* [WORK TO DO]:
Would you write out the entries below, every one of them, exactly?

start DATA TO USE

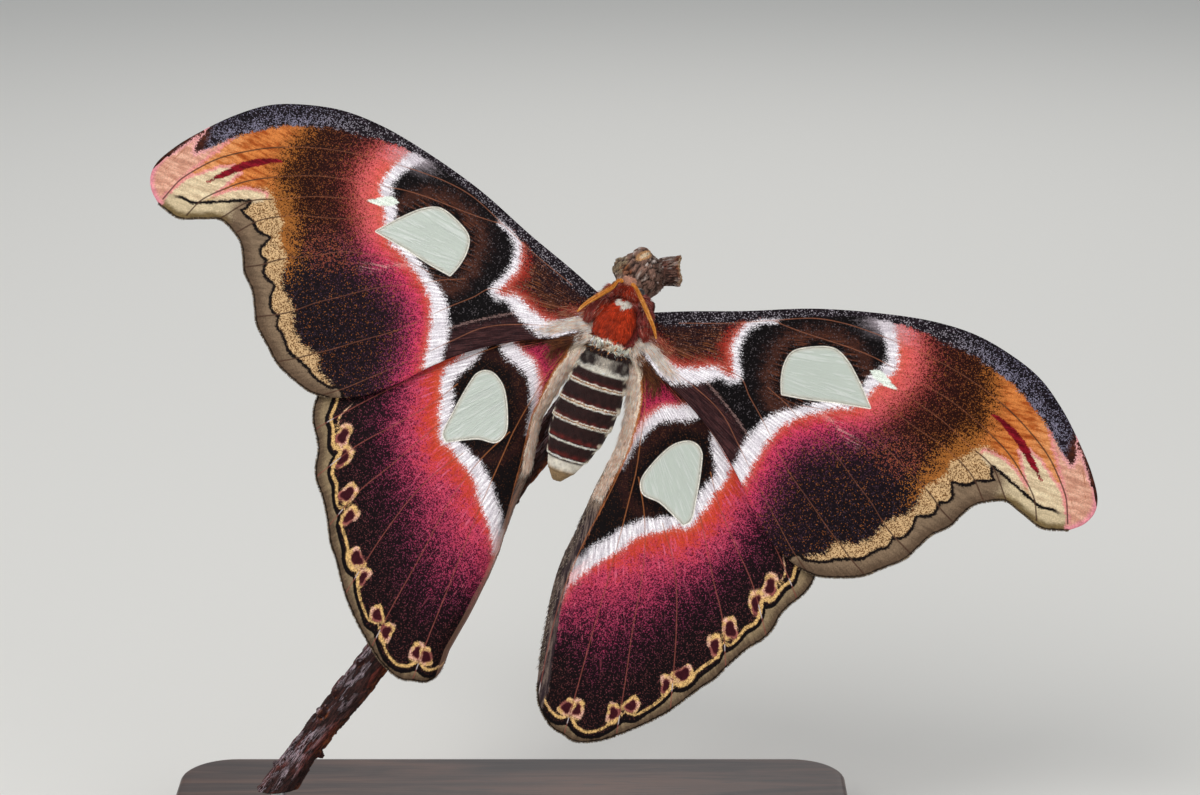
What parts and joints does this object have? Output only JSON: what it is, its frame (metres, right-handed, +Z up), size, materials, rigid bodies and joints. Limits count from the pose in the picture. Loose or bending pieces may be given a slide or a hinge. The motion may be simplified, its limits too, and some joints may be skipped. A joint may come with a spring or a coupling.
{
  "type": "atlas moth model on a perch",
  "caption": "Life-size atlas moth with spread wings gripping a short cut twig, held by one rod above a flat base.",
  "frame": {"origin": "middle of the stand base's underside", "axes": "+Z up, -Y out of the moth's back towards a viewer in front, +X towards the moth's right wing"},
  "size_m": [0.2021, 0.084, 0.1637],
  "materials": {
    "wing_scales": "matt scales, dark red, brown and black with white bands",
    "wing_pane": "thin clear membrane, faintly milky",
    "red_fur": "short orange-red fur",
    "abdomen_fur": "dark brown fur with pale rings",
    "antenna": "matt orange-yellow",
    "eye": "glossy black-brown",
    "leg": "short dark red fur",
    "bark": "rough dark red-brown bark",
    "base_wood": "dark stained wood, satin",
    "rod_metal": "satin steel"
  },
  "bodies": {
    "root": {"head": "red_fur", "thorax": "red_fur", "tegula_left": "red_fur", "tegula_right": "red_fur", "abdomen": "abdomen_fur", "eye_left": "eye", "eye_right": "eye", "antenna_left": "antenna", "antenna_right": "antenna", "forewing_left": "wing_scales", "forewing_right": "wing_scales", "hindwing_left": "wing_scales", "hindwing_right": "wing_scales", "forewing_pane_left": "wing_pane", "forewing_pane_right": "wing_pane", "hindwing_pane_left": "wing_pane", "hindwing_pane_right": "wing_pane", "leg_front_left": "leg", "leg_front_right": "leg", "leg_middle_left": "leg", "leg_middle_right": "leg", "leg_hind_left": "leg", "leg_hind_right": "leg", "perch_twig": "bark", "stand_base": "base_wood", "stand_rod": "rod_metal"}
  },
  "joints": []
}
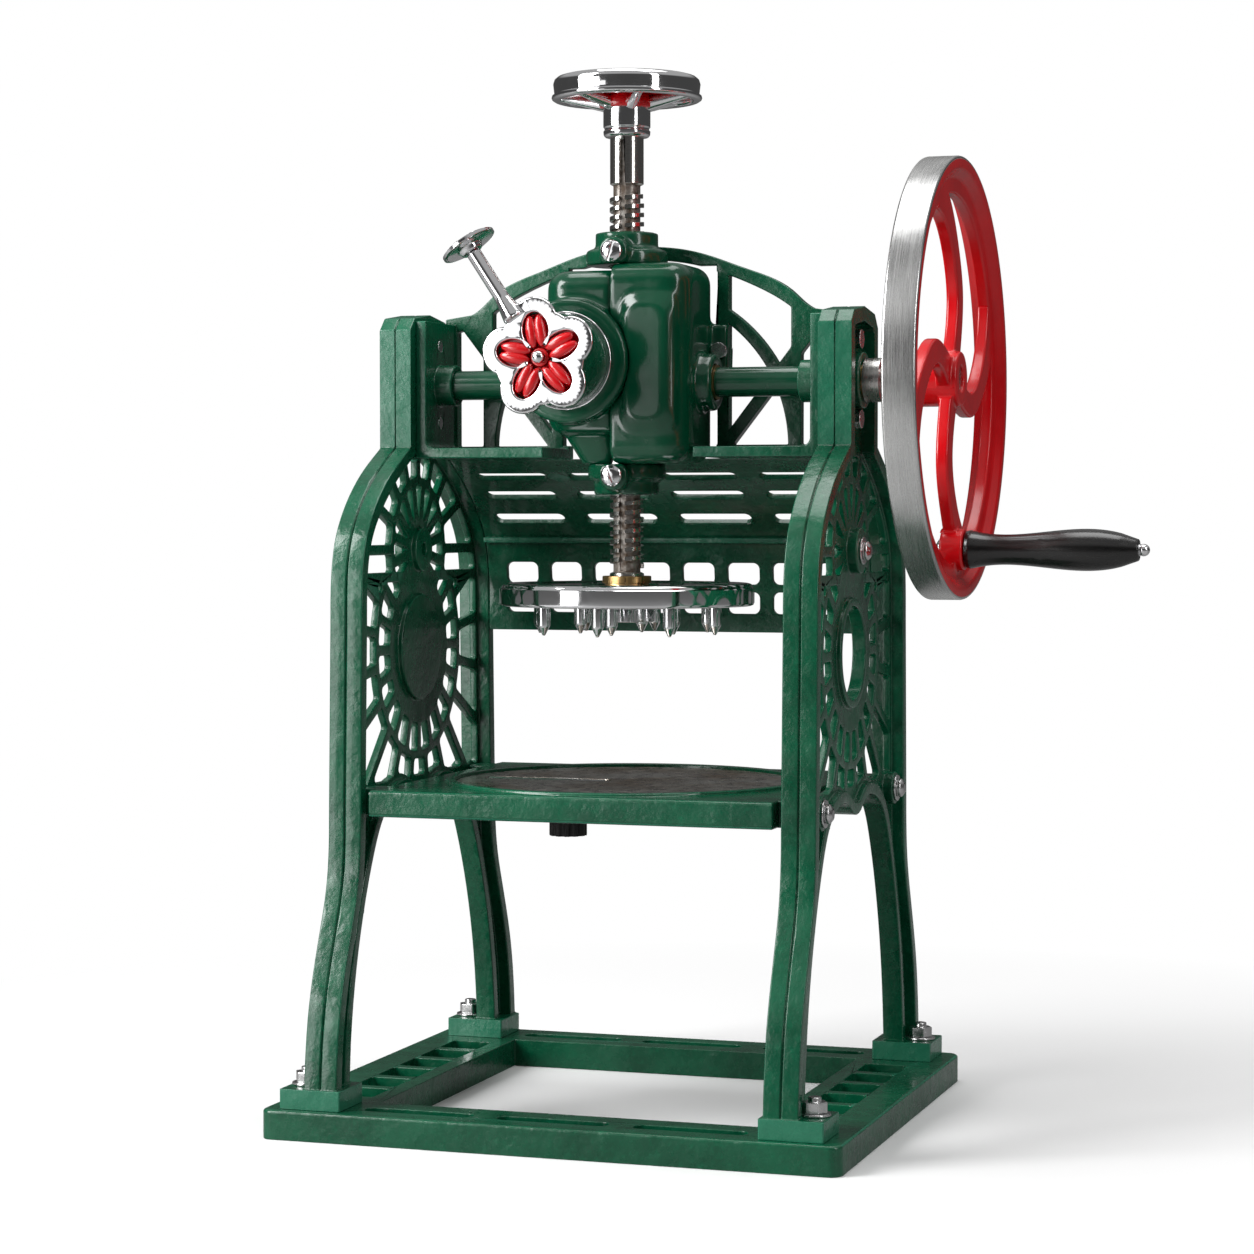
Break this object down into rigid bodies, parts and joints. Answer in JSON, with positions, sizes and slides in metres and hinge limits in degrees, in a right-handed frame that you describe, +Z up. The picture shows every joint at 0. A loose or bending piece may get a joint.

end DATA TO USE

* [THE SOLUTION]:
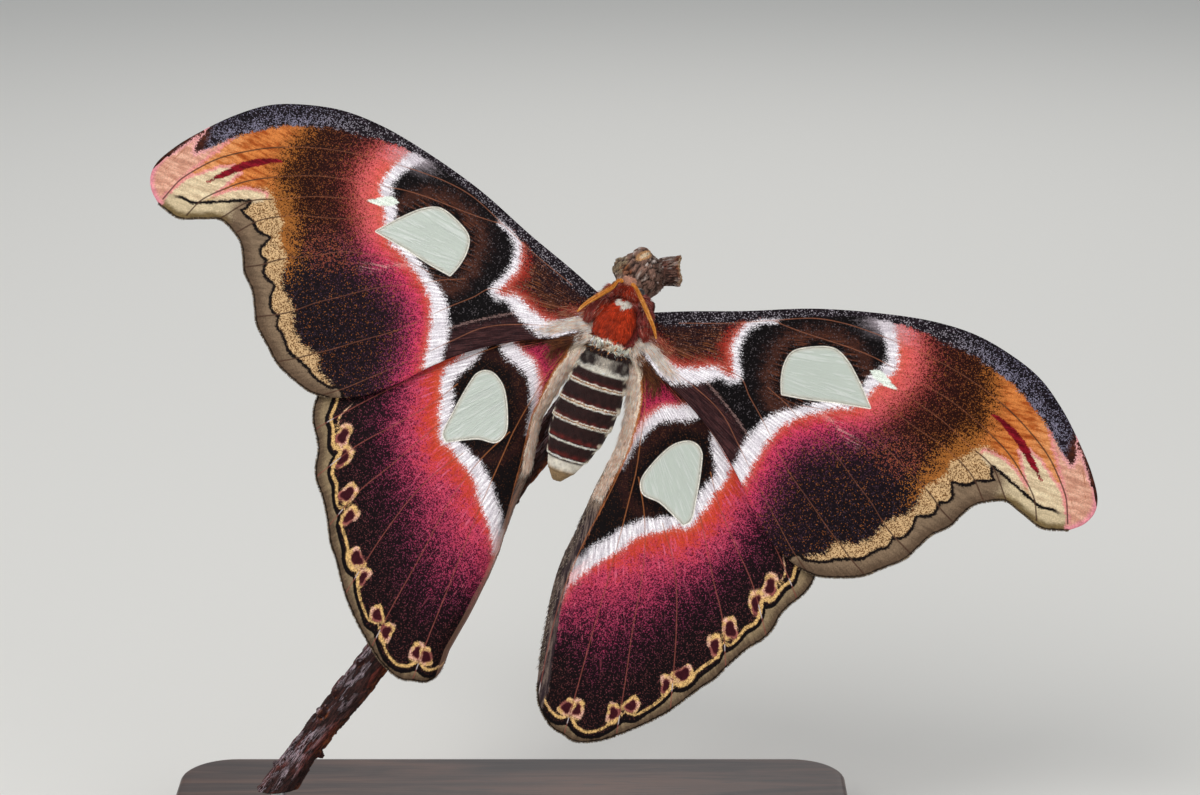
What parts and joints does this object have? Output only JSON: what it is, its frame (metres, right-handed, +Z up), size, materials, rigid bodies and joints. Limits count from the pose in the picture. Loose or bending pieces may be given a slide or a hinge. The motion may be simplified, its limits too, and some joints may be skipped. A joint may come with a spring or a coupling.
{
  "type": "atlas moth model on a perch",
  "caption": "Life-size atlas moth with spread wings gripping a short cut twig, held by one rod above a flat base.",
  "frame": {"origin": "middle of the stand base's underside", "axes": "+Z up, -Y out of the moth's back towards a viewer in front, +X towards the moth's right wing"},
  "size_m": [0.2021, 0.084, 0.1637],
  "materials": {
    "wing_scales": "matt scales, dark red, brown and black with white bands",
    "wing_pane": "thin clear membrane, faintly milky",
    "red_fur": "short orange-red fur",
    "abdomen_fur": "dark brown fur with pale rings",
    "antenna": "matt orange-yellow",
    "eye": "glossy black-brown",
    "leg": "short dark red fur",
    "bark": "rough dark red-brown bark",
    "base_wood": "dark stained wood, satin",
    "rod_metal": "satin steel"
  },
  "bodies": {
    "root": {"head": "red_fur", "thorax": "red_fur", "tegula_left": "red_fur", "tegula_right": "red_fur", "abdomen": "abdomen_fur", "eye_left": "eye", "eye_right": "eye", "antenna_left": "antenna", "antenna_right": "antenna", "forewing_left": "wing_scales", "forewing_right": "wing_scales", "hindwing_left": "wing_scales", "hindwing_right": "wing_scales", "forewing_pane_left": "wing_pane", "forewing_pane_right": "wing_pane", "hindwing_pane_left": "wing_pane", "hindwing_pane_right": "wing_pane", "leg_front_left": "leg", "leg_front_right": "leg", "leg_middle_left": "leg", "leg_middle_right": "leg", "leg_hind_left": "leg", "leg_hind_right": "leg", "perch_twig": "bark", "stand_base": "base_wood", "stand_rod": "rod_metal"}
  },
  "joints": []
}
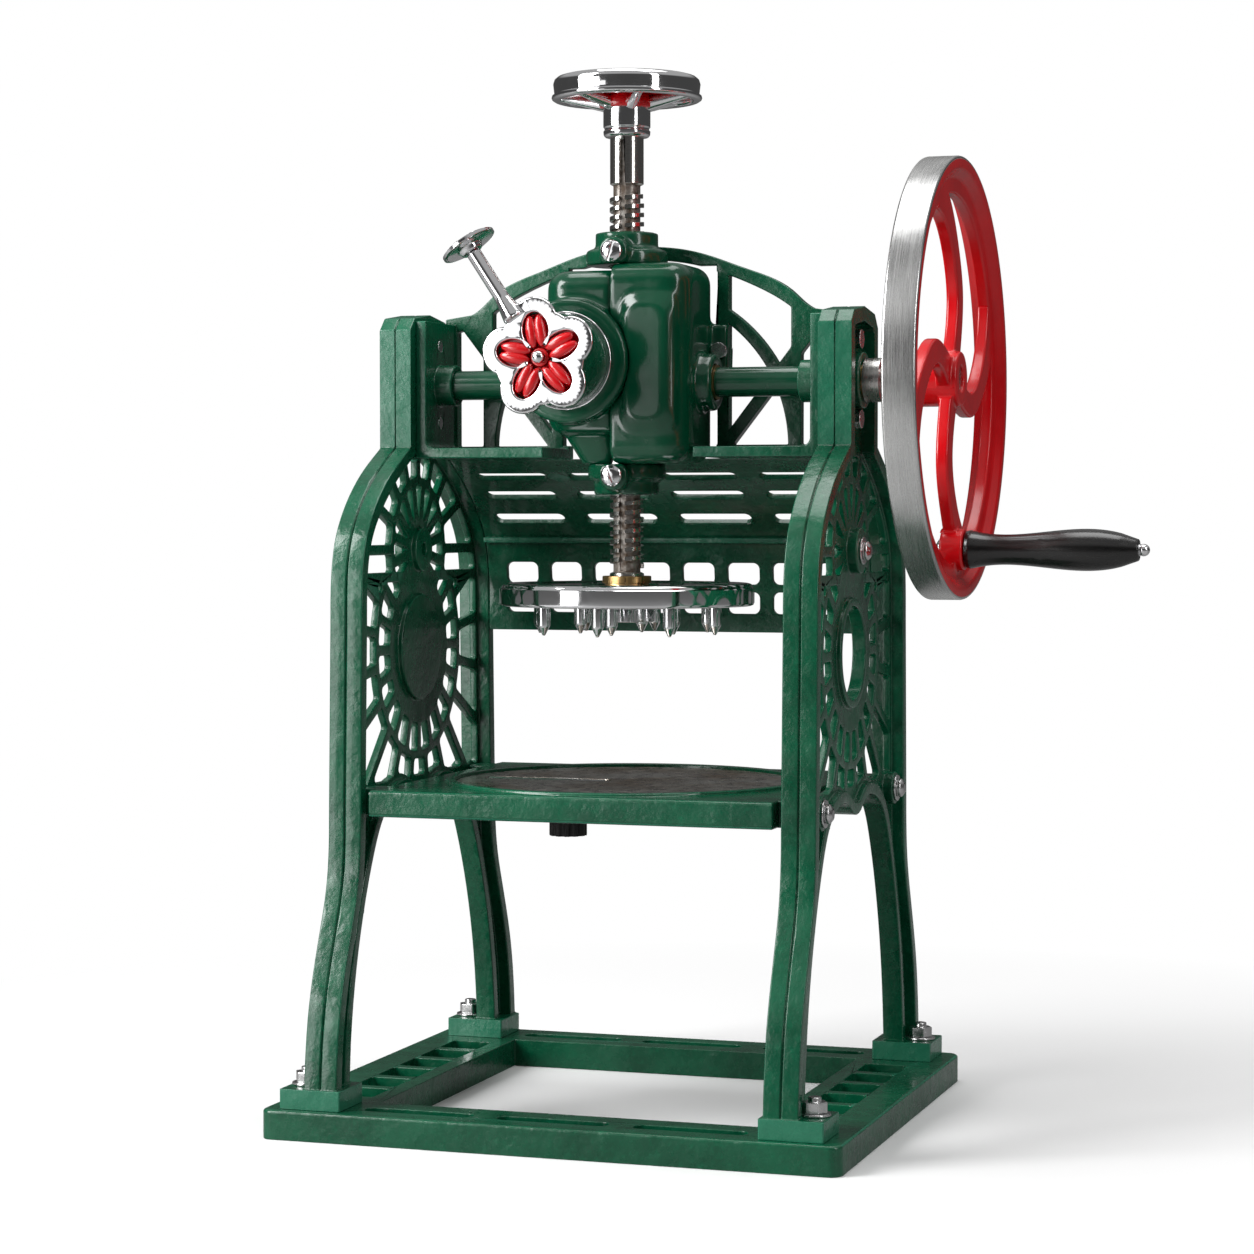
Break this object down into rigid bodies, parts and joints. Answer in JSON, with positions, sizes and slides in metres and hinge limits in degrees, in a right-handed frame that you describe, +Z up. The picture shows every joint at 0. A loose or bending piece may get a joint.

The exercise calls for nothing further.